• **Information provided**
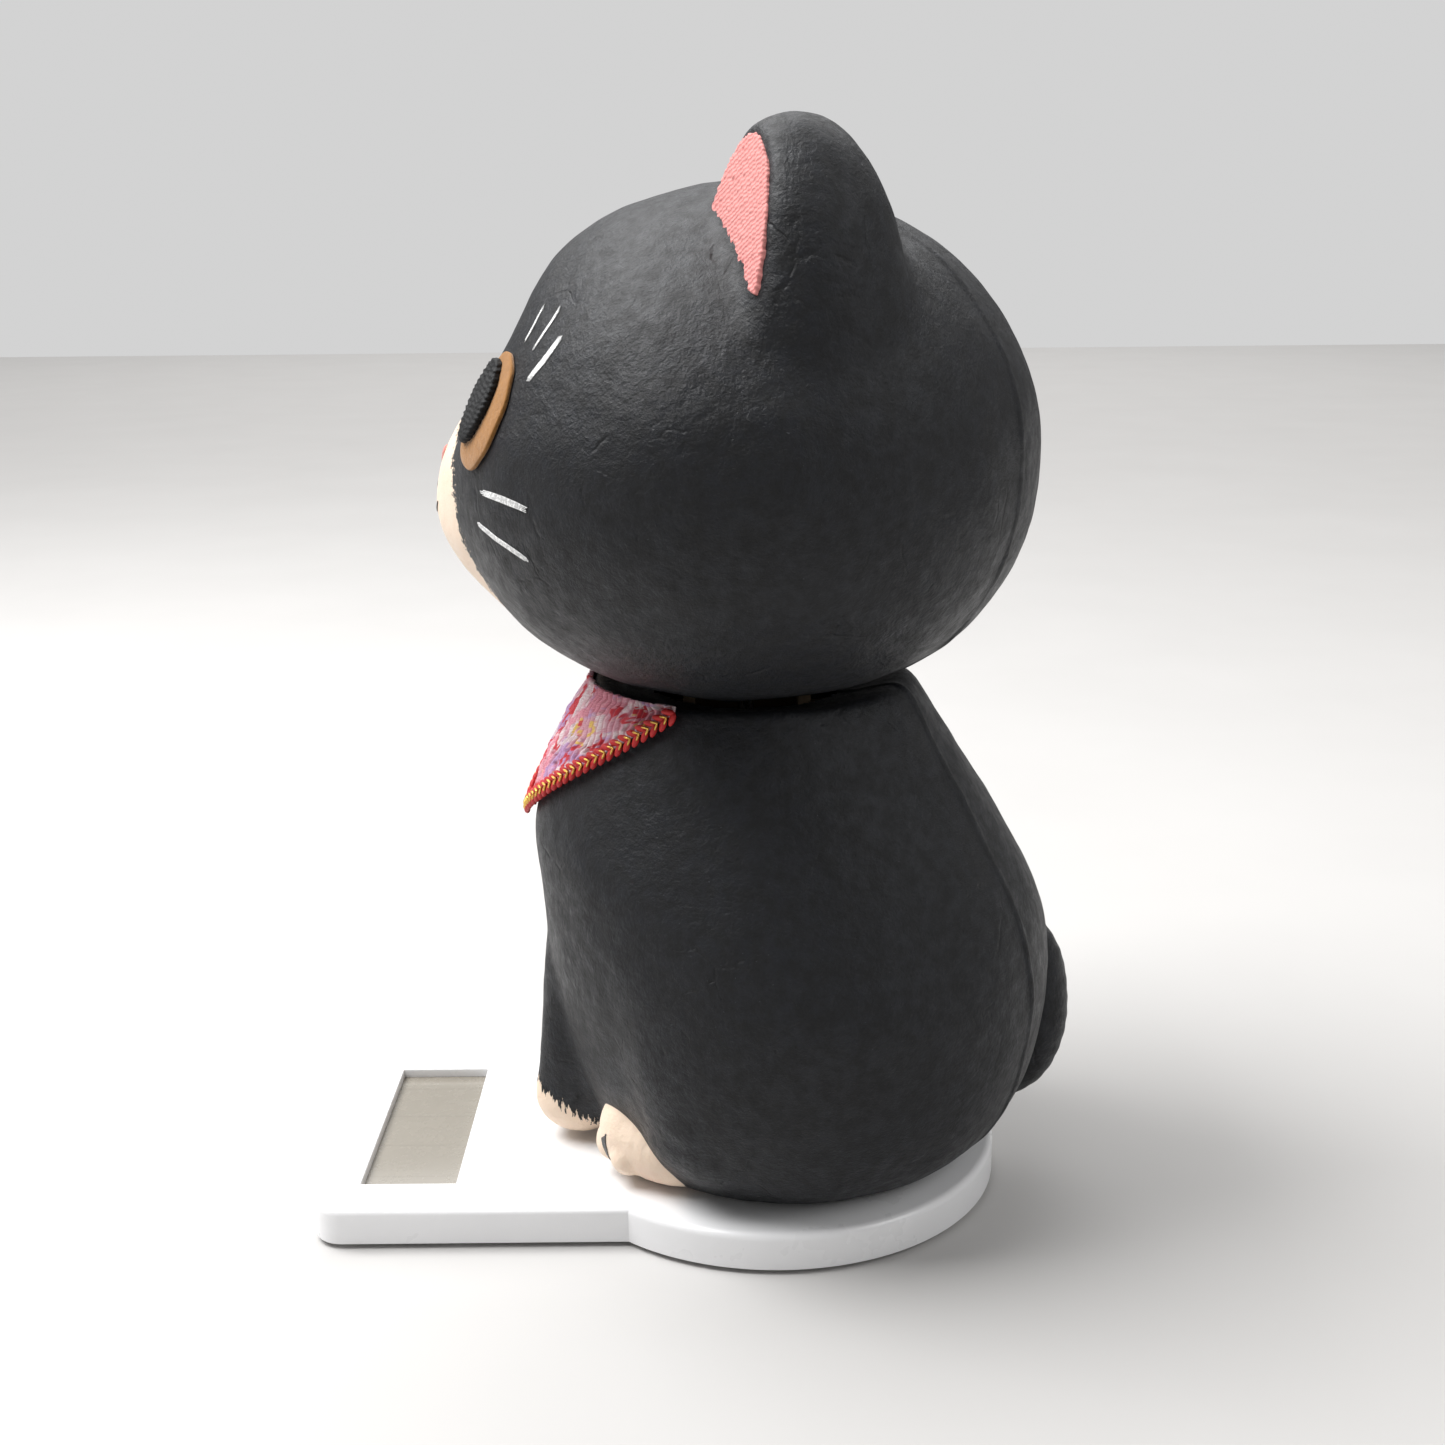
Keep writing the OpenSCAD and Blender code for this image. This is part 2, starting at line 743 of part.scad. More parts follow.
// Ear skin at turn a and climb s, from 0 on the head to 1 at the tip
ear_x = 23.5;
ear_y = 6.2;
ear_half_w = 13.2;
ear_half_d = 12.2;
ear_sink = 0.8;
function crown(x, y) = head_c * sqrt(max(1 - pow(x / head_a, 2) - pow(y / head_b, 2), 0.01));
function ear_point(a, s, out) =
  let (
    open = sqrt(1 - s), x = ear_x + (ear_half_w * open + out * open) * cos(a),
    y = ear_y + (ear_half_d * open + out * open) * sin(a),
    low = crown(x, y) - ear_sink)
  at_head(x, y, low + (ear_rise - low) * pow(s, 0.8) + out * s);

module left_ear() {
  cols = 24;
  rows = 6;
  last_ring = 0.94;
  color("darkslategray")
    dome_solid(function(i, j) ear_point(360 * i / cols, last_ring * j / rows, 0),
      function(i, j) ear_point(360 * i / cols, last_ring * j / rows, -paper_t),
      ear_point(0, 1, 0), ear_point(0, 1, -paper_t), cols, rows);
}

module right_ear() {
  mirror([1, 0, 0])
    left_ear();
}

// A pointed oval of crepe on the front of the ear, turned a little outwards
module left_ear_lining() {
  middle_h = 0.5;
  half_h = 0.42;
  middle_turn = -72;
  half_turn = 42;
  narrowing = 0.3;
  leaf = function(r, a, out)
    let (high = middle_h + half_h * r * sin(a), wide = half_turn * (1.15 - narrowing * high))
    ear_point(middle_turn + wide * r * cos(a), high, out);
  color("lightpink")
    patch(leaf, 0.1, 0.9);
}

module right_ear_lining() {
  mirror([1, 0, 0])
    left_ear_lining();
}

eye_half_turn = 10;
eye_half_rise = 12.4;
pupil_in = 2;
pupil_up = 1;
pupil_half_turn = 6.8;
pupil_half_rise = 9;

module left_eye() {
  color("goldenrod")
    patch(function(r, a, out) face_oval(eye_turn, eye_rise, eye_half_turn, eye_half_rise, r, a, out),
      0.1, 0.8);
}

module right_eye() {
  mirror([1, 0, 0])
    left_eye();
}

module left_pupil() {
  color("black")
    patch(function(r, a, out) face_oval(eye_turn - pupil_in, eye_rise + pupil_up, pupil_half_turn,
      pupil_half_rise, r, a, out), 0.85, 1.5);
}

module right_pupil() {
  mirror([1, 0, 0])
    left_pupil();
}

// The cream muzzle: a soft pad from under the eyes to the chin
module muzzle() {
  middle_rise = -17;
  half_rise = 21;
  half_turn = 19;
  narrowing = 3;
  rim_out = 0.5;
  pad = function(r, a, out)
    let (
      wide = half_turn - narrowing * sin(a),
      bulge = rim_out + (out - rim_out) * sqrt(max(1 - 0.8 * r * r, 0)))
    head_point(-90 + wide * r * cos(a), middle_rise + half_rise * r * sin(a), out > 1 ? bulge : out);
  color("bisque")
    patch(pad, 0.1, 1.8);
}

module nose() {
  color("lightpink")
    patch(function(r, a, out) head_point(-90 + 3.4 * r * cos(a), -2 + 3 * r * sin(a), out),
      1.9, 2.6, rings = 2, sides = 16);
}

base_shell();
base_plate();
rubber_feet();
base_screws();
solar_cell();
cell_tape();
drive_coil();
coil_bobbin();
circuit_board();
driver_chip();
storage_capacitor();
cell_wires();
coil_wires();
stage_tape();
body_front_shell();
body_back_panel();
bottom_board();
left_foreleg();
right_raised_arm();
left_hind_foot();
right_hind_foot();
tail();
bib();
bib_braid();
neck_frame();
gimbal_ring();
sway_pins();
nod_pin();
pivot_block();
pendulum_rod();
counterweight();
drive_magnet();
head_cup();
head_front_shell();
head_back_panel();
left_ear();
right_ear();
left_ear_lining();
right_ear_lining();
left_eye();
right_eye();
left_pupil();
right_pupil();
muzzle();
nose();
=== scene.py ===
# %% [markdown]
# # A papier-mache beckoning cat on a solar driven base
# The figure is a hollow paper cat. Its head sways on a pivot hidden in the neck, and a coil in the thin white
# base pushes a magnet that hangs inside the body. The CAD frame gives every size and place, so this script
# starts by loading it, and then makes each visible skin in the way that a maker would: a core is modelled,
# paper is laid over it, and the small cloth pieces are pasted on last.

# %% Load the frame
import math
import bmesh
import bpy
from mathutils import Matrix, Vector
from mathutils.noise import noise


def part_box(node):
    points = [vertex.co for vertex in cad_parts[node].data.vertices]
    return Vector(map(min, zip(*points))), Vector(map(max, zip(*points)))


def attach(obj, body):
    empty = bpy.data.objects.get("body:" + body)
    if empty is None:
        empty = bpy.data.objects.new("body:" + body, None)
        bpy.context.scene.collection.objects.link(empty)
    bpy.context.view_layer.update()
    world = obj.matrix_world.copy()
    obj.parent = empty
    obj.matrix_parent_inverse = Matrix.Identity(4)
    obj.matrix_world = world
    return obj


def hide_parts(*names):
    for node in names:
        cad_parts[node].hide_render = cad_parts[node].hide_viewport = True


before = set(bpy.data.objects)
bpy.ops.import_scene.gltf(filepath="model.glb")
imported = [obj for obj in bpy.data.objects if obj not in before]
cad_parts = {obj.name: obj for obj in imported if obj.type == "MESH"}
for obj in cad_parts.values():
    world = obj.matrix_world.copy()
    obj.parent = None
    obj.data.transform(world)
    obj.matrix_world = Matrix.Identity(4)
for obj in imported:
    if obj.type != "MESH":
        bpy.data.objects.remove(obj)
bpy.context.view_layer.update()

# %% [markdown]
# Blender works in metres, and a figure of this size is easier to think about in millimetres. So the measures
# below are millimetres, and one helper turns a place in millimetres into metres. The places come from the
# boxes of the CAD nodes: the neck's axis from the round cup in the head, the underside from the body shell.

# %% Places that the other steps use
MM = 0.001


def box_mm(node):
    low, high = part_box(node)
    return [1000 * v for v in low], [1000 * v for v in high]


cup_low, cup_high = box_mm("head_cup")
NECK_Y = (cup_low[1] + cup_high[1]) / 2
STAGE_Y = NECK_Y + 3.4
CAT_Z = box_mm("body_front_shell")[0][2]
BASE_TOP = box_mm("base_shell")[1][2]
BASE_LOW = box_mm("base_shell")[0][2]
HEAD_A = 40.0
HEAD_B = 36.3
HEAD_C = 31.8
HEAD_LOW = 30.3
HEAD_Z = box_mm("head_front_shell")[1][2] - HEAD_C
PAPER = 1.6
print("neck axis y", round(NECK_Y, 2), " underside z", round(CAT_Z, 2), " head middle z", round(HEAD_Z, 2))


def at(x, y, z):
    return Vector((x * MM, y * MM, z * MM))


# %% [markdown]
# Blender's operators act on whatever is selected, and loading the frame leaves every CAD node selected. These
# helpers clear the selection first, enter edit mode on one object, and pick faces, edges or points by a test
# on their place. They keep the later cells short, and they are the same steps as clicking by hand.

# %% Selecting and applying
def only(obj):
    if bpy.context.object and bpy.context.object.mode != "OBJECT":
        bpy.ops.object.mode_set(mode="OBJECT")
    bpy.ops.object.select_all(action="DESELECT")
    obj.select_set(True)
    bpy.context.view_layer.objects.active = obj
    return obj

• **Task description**
Write down the full listing again, exactly.

• **Expected answer**
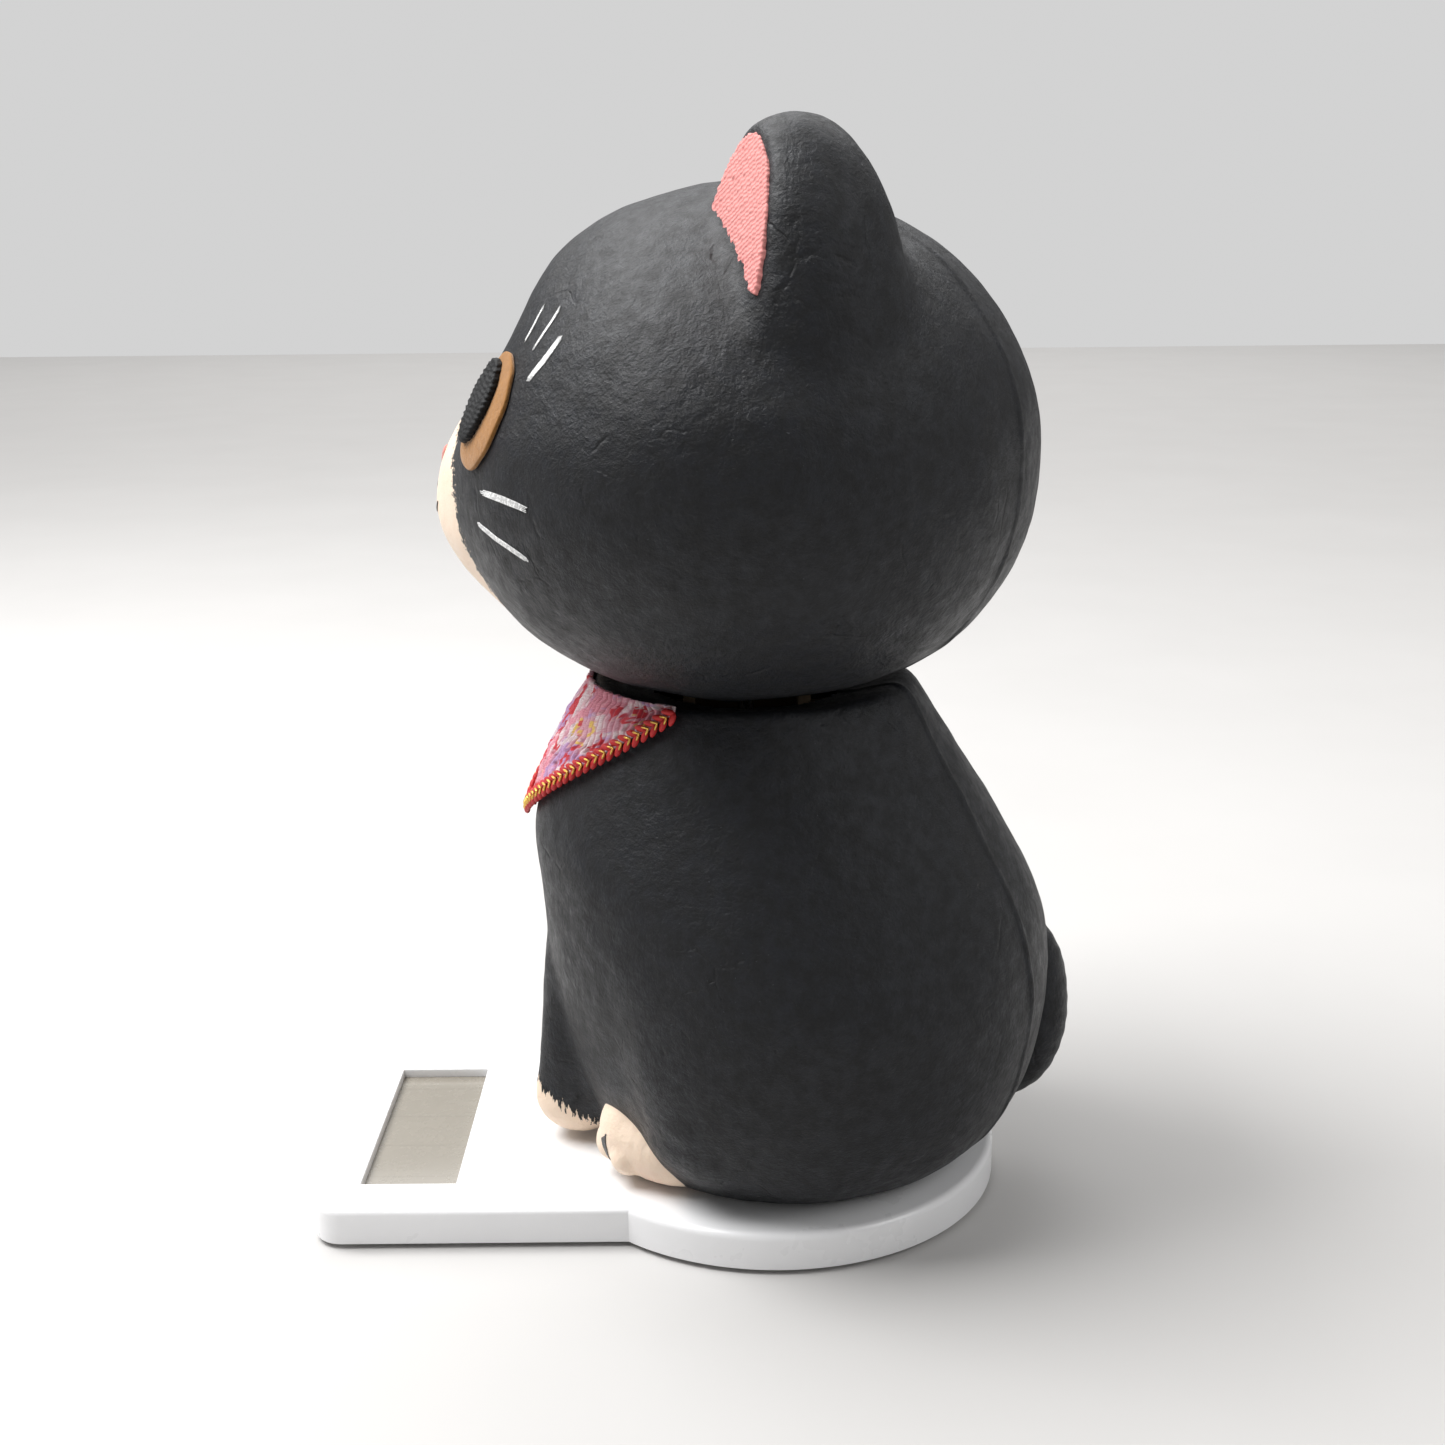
Keep writing the OpenSCAD and Blender code for this image. This is part 2, starting at line 743 of part.scad. More parts follow.
// Ear skin at turn a and climb s, from 0 on the head to 1 at the tip
ear_x = 23.5;
ear_y = 6.2;
ear_half_w = 13.2;
ear_half_d = 12.2;
ear_sink = 0.8;
function crown(x, y) = head_c * sqrt(max(1 - pow(x / head_a, 2) - pow(y / head_b, 2), 0.01));
function ear_point(a, s, out) =
  let (
    open = sqrt(1 - s), x = ear_x + (ear_half_w * open + out * open) * cos(a),
    y = ear_y + (ear_half_d * open + out * open) * sin(a),
    low = crown(x, y) - ear_sink)
  at_head(x, y, low + (ear_rise - low) * pow(s, 0.8) + out * s);

module left_ear() {
  cols = 24;
  rows = 6;
  last_ring = 0.94;
  color("darkslategray")
    dome_solid(function(i, j) ear_point(360 * i / cols, last_ring * j / rows, 0),
      function(i, j) ear_point(360 * i / cols, last_ring * j / rows, -paper_t),
      ear_point(0, 1, 0), ear_point(0, 1, -paper_t), cols, rows);
}

module right_ear() {
  mirror([1, 0, 0])
    left_ear();
}

// A pointed oval of crepe on the front of the ear, turned a little outwards
module left_ear_lining() {
  middle_h = 0.5;
  half_h = 0.42;
  middle_turn = -72;
  half_turn = 42;
  narrowing = 0.3;
  leaf = function(r, a, out)
    let (high = middle_h + half_h * r * sin(a), wide = half_turn * (1.15 - narrowing * high))
    ear_point(middle_turn + wide * r * cos(a), high, out);
  color("lightpink")
    patch(leaf, 0.1, 0.9);
}

module right_ear_lining() {
  mirror([1, 0, 0])
    left_ear_lining();
}

eye_half_turn = 10;
eye_half_rise = 12.4;
pupil_in = 2;
pupil_up = 1;
pupil_half_turn = 6.8;
pupil_half_rise = 9;

module left_eye() {
  color("goldenrod")
    patch(function(r, a, out) face_oval(eye_turn, eye_rise, eye_half_turn, eye_half_rise, r, a, out),
      0.1, 0.8);
}

module right_eye() {
  mirror([1, 0, 0])
    left_eye();
}

module left_pupil() {
  color("black")
    patch(function(r, a, out) face_oval(eye_turn - pupil_in, eye_rise + pupil_up, pupil_half_turn,
      pupil_half_rise, r, a, out), 0.85, 1.5);
}

module right_pupil() {
  mirror([1, 0, 0])
    left_pupil();
}

// The cream muzzle: a soft pad from under the eyes to the chin
module muzzle() {
  middle_rise = -17;
  half_rise = 21;
  half_turn = 19;
  narrowing = 3;
  rim_out = 0.5;
  pad = function(r, a, out)
    let (
      wide = half_turn - narrowing * sin(a),
      bulge = rim_out + (out - rim_out) * sqrt(max(1 - 0.8 * r * r, 0)))
    head_point(-90 + wide * r * cos(a), middle_rise + half_rise * r * sin(a), out > 1 ? bulge : out);
  color("bisque")
    patch(pad, 0.1, 1.8);
}

module nose() {
  color("lightpink")
    patch(function(r, a, out) head_point(-90 + 3.4 * r * cos(a), -2 + 3 * r * sin(a), out),
      1.9, 2.6, rings = 2, sides = 16);
}

base_shell();
base_plate();
rubber_feet();
base_screws();
solar_cell();
cell_tape();
drive_coil();
coil_bobbin();
circuit_board();
driver_chip();
storage_capacitor();
cell_wires();
coil_wires();
stage_tape();
body_front_shell();
body_back_panel();
bottom_board();
left_foreleg();
right_raised_arm();
left_hind_foot();
right_hind_foot();
tail();
bib();
bib_braid();
neck_frame();
gimbal_ring();
sway_pins();
nod_pin();
pivot_block();
pendulum_rod();
counterweight();
drive_magnet();
head_cup();
head_front_shell();
head_back_panel();
left_ear();
right_ear();
left_ear_lining();
right_ear_lining();
left_eye();
right_eye();
left_pupil();
right_pupil();
muzzle();
nose();
=== scene.py ===
# %% [markdown]
# # A papier-mache beckoning cat on a solar driven base
# The figure is a hollow paper cat. Its head sways on a pivot hidden in the neck, and a coil in the thin white
# base pushes a magnet that hangs inside the body. The CAD frame gives every size and place, so this script
# starts by loading it, and then makes each visible skin in the way that a maker would: a core is modelled,
# paper is laid over it, and the small cloth pieces are pasted on last.

# %% Load the frame
import math
import bmesh
import bpy
from mathutils import Matrix, Vector
from mathutils.noise import noise


def part_box(node):
    points = [vertex.co for vertex in cad_parts[node].data.vertices]
    return Vector(map(min, zip(*points))), Vector(map(max, zip(*points)))


def attach(obj, body):
    empty = bpy.data.objects.get("body:" + body)
    if empty is None:
        empty = bpy.data.objects.new("body:" + body, None)
        bpy.context.scene.collection.objects.link(empty)
    bpy.context.view_layer.update()
    world = obj.matrix_world.copy()
    obj.parent = empty
    obj.matrix_parent_inverse = Matrix.Identity(4)
    obj.matrix_world = world
    return obj


def hide_parts(*names):
    for node in names:
        cad_parts[node].hide_render = cad_parts[node].hide_viewport = True


before = set(bpy.data.objects)
bpy.ops.import_scene.gltf(filepath="model.glb")
imported = [obj for obj in bpy.data.objects if obj not in before]
cad_parts = {obj.name: obj for obj in imported if obj.type == "MESH"}
for obj in cad_parts.values():
    world = obj.matrix_world.copy()
    obj.parent = None
    obj.data.transform(world)
    obj.matrix_world = Matrix.Identity(4)
for obj in imported:
    if obj.type != "MESH":
        bpy.data.objects.remove(obj)
bpy.context.view_layer.update()

# %% [markdown]
# Blender works in metres, and a figure of this size is easier to think about in millimetres. So the measures
# below are millimetres, and one helper turns a place in millimetres into metres. The places come from the
# boxes of the CAD nodes: the neck's axis from the round cup in the head, the underside from the body shell.

# %% Places that the other steps use
MM = 0.001


def box_mm(node):
    low, high = part_box(node)
    return [1000 * v for v in low], [1000 * v for v in high]


cup_low, cup_high = box_mm("head_cup")
NECK_Y = (cup_low[1] + cup_high[1]) / 2
STAGE_Y = NECK_Y + 3.4
CAT_Z = box_mm("body_front_shell")[0][2]
BASE_TOP = box_mm("base_shell")[1][2]
BASE_LOW = box_mm("base_shell")[0][2]
HEAD_A = 40.0
HEAD_B = 36.3
HEAD_C = 31.8
HEAD_LOW = 30.3
HEAD_Z = box_mm("head_front_shell")[1][2] - HEAD_C
PAPER = 1.6
print("neck axis y", round(NECK_Y, 2), " underside z", round(CAT_Z, 2), " head middle z", round(HEAD_Z, 2))


def at(x, y, z):
    return Vector((x * MM, y * MM, z * MM))


# %% [markdown]
# Blender's operators act on whatever is selected, and loading the frame leaves every CAD node selected. These
# helpers clear the selection first, enter edit mode on one object, and pick faces, edges or points by a test
# on their place. They keep the later cells short, and they are the same steps as clicking by hand.

# %% Selecting and applying
def only(obj):
    if bpy.context.object and bpy.context.object.mode != "OBJECT":
        bpy.ops.object.mode_set(mode="OBJECT")
    bpy.ops.object.select_all(action="DESELECT")
    obj.select_set(True)
    bpy.context.view_layer.objects.active = obj
    return obj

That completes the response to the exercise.